FAR Part 9.504 requires contracting officers (CO’s) to identify and evaluate potential OCI’s early in the process, but puts no time pressure (other than the award deadline) on the need to resolve (i.e., avoid, neutralize, or mitigate) significant organizational conflicts. Following this timeline, CO’s will often require that proposals include relevant OCI-related information, including mitigation plans, and then defer consideration and resolution of an offeror’s potential OCI until (and unless) the offeror’s proposal is found to offer the “best value.”
There are understandable reasons for this procrastination. First, the facts may not be known initially (and may evolve, especially if the statement of work is amended). Second, a CO’s plate is always full; where will they find the time to address potential OCI’s that won’t even ripen unless the offeror is chosen for award? Third, why provoke a potential pre-award protest by excluding an offeror who would not have received the award anyway.
I want to argue for two best practices that go in a contrary direction: First, I believe it is in all parties’ interest to resolve (not just identify) OCI’s early in the process to the greatest extent possible, particularly when the OCI cannot be mitigated and the offeror must be excluded. Second, I believe it is in everybody’s interest to publish OCI determinations (subject to protection of proprietary information) in the RFP or otherwise as early as possible.
1. Why spend time resolving issues that may never become “ripe”?
Several factors may outweigh the CO’s understandable workload concern. First, early attention will provide the most flexibility to resolve an OCI. There may be a need for multiple back-and-forth communications and plan reviews between the offeror and the agency, and time may be needed to develop a satisfactory plan – e.g., a mitigation plan that involves the possible corporate divestiture will require careful planning and multi-party discussions. Second, early resolution will let the offeror know whether it will ultimately be considered eligible for award and allow it to make a sensible bid/no-bid decision before it incurs unrecoverable bid and proposal costs. It benefits no one for a contractor to incur costs that later prove to be pointless (and for the government to pay a portion of those unnecessary costs in higher indirect rates). Instead, the excluded offeror can concentrate on competitions for which it has a chance of award.
Ah, but will excluding an offeror provoke a pre-award protest? Perhaps, but a protest is far less likely if the contractor has not yet “invested” in the program. A contractor told early in the process that it has an unmitigatable OCI may try to persuade the agency otherwise, but if it fails it will likely walk away and look elsewhere for new opportunities. In fact, it may conclude that “the agency didn’t really want us; if they did, they would figure out a way to mitigate the potential OCI. So the agency did us a favor by giving us this message.” In contrast, the contractor who is excluded only after sinking hundreds of thousands of dollars into B&P, and whose sales and management leadership may have significant political capital riding on the procurement, will have less to lose and will be more likely to file a protest. It is not irrelevant that protests by excluded offerors constitute less than 10 percent of all reported GAO OCI protests.

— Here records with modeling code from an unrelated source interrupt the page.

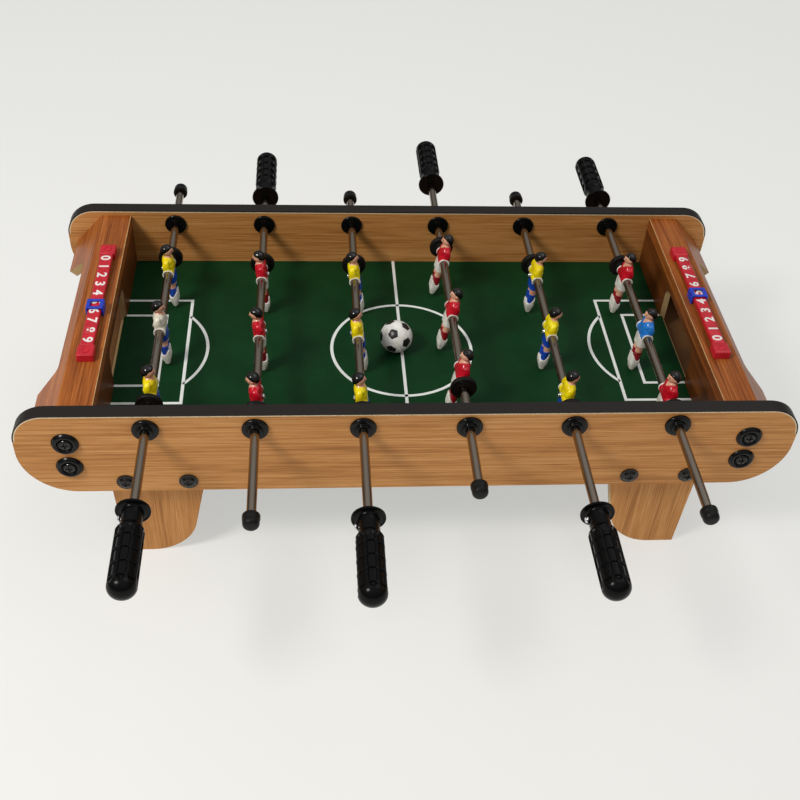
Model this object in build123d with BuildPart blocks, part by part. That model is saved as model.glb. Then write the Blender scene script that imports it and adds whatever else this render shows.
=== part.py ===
from build123d import *
import os
from math import asin, cos, sin

# Tabletop foosball, six rods. Millimetres, +Z up, standing on z = 0.
# Every piece is drawn about the middle of the playing field. The handles stand out further at the front than
# at the back, so save() sets the table back by bed_y: the origin is the middle of the space it takes.
bed_y = 17.0

# side boards
table_length = 684.0
board_thick = 13.0
board_inside = 147.6            # from the middle of the field to a board's inner face
board_face = board_inside + board_thick
board_bottom = 97.0
board_top = 188.6
board_end_top_radius = 29.0
board_end_bottom_radius = 48.5
edging_thick = 1.2
edging_low = 159.6              # the edging stops where the end of the board turns down

# playing field
pitch_top = 125.4
pitch_thick = 5.0
pitch_length = 555.0
pitch_groove = 3.0              # how far the field is let into each side board

# ends: goal wall, top rail, sloping end board, ball tray
wall_inside = 275.0
wall_thick = 6.0
wall_bottom = 102.0
mouth_width = 103.0
mouth_height = 38.0             # above the field
mouth_corner = 9.0
rail_top = 182.4
rail_thick = 12.0
slope_top_x = 305.0
slope_low_x = 333.8
slope_low_z = 151.1
slope_thick = 9.0
cutout_low = 186.0              # finger cut-out, along the slope's lower edge
cutout_high = 164.0
cutout_depth = 28.0
cutout_corner = 8.0
tray_bottom = 105.0
tray_floor = 5.0
tray_lip = 9.4
tray_lip_top = 135.0
tray_cheek = 18.0

# legs
leg_thick = 13.0
leg_top_in = 181.0
leg_top_out = 271.0
leg_foot_in = 205.5
leg_foot_out = 266.0
leg_radius = 45.0

# fixings in the side boards, as (x, z)
cup_spots = [(-298.7, 128.8), (-298.7, 156.8), (298.7, 128.8), (298.7, 156.8)]
leg_spots = [(-253.0, 108.8), (-198.8, 108.8), (198.8, 108.8), (253.0, 108.8)]
screw_radius = 2.5
cup_radius = 11.7

# rods: x, how far each is pushed towards the back, and how far its feet are swung towards +X
rod_pitch = 92.0
rod_z = 172.5
rod_radius = 4.0
rod_wall = 1.0
rod_slides = [-21.0, -31.0, -32.5, -1.5, -31.5, -33.0]
rod_swings = [3.7, 4.3, 9.5, -11.2, -4.6, -6.8]
running_gap = 0.05              # between a rod and whatever it slides or turns in
small_screw_radius = 1.5        # the screws that pin the figures and the handle to the rod
bush_flange_radius = 11.5
bush_flange = 3.0
bush_collar_radius = 6.4
bush_shank_radius = 6.0
nut_radius = 11.0
nut_thick = 2.5

# things on a rod, measured from the middle figure
figure_pitch = 90.0
figure_half = 12.0
bumper_start = 102.3
bumper_disc = 106.2
bumper_end = 111.5
bumper_radius = 12.0
cap_start = 227.4
cap_end = 239.6
cap_radius = 7.3
handle_start = 229.4
handle_end = 314.1
handle_flange_radius = 14.0
handle_neck_radius = 8.8
handle_radius = 11.6
handle_flutes = 8
handle_screw_along = 8.2        # from the handle's start to the screw through its neck
handle_screw_seat = 9.6         # from the rod's axis to the face of the boss under the screw's head
handle_boss_radius = 3.4

# figures, heights measured from the rod's axis
head_radius = 6.3
head_up = 21.7
foot_down = 44.0

# ball, clear of the turning feet on the rods either side of it
ball_radius = 16.0
ball_spot = (-6.2, -1.0, pitch_top + 0.3 + ball_radius)

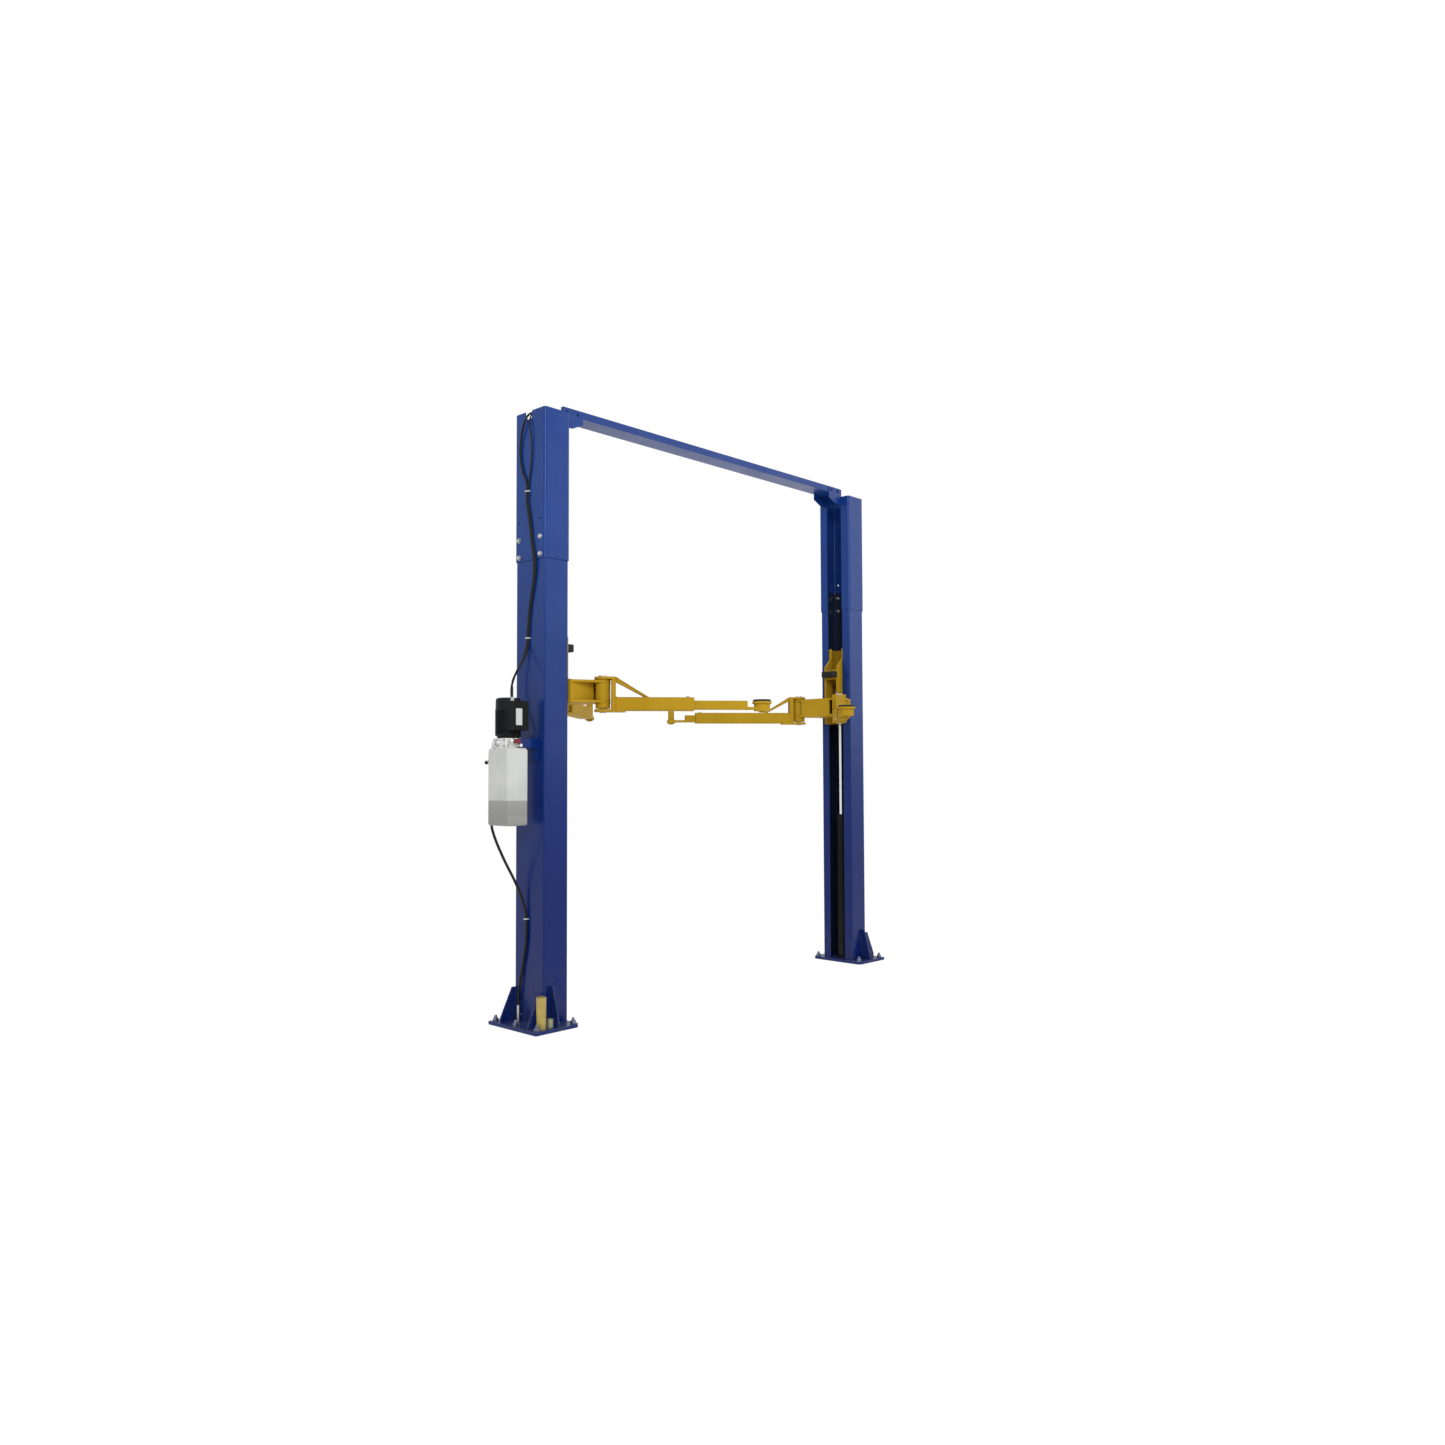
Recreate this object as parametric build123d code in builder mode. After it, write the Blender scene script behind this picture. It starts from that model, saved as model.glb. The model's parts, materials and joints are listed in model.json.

2. Why open the kimono in the RFP?
Sometimes, early in the process, an agency will make a decision that a particular offeror (or class of offerors) does not have a disqualifying OCI, or that any OCI’s can be satisfactorily mitigated. If this decision relates to a contractor known by its competitors to be heavily involved in agency contracts, I believe it will benefit everyone for the agency to publish this decision in the RFP.
Why? Because it will flush out the competition, and give their objections time to be resolved. Perhaps a competitor will disclose facts of which the agency was unaware, or raise issues that the agency has not considered. Isn’t it better for the agency to learn those facts and consider those issues early, rather than after it makes a challengeable award? Or, perhaps, the agency will remain un-persuaded by the competitor’s arguments. If so, the agency still benefits from hearing and responding to them. Even if the competitor continues to believe that the OCI issue is a problem – and it is possible that it will be persuaded otherwise – the competitor should respect that the agency has given the issue serious consideration.
But couldn’t this disclosure provoke a pre-award protest? Sure, but not likely. A competitor who understands that the agency has given the issue reasonable consideration is not likely to challenge it in an adversary process, particularly pre-award. Offerors who are in a competition do not lightly file pre-award protests that might “rock the boat,” fearing that any victory might be Pyrrhic because it would alienate the customer agency.
Worst case – the competitor files a pre-award protest, which is far less disruptive and burdensome than the post-award protest that the competitor would almost certainly have filed if award were made to the challenged company.
Oh – that’s the final benefit. Disclosing the relevant facts during the procurement will make a post-award protest untimely!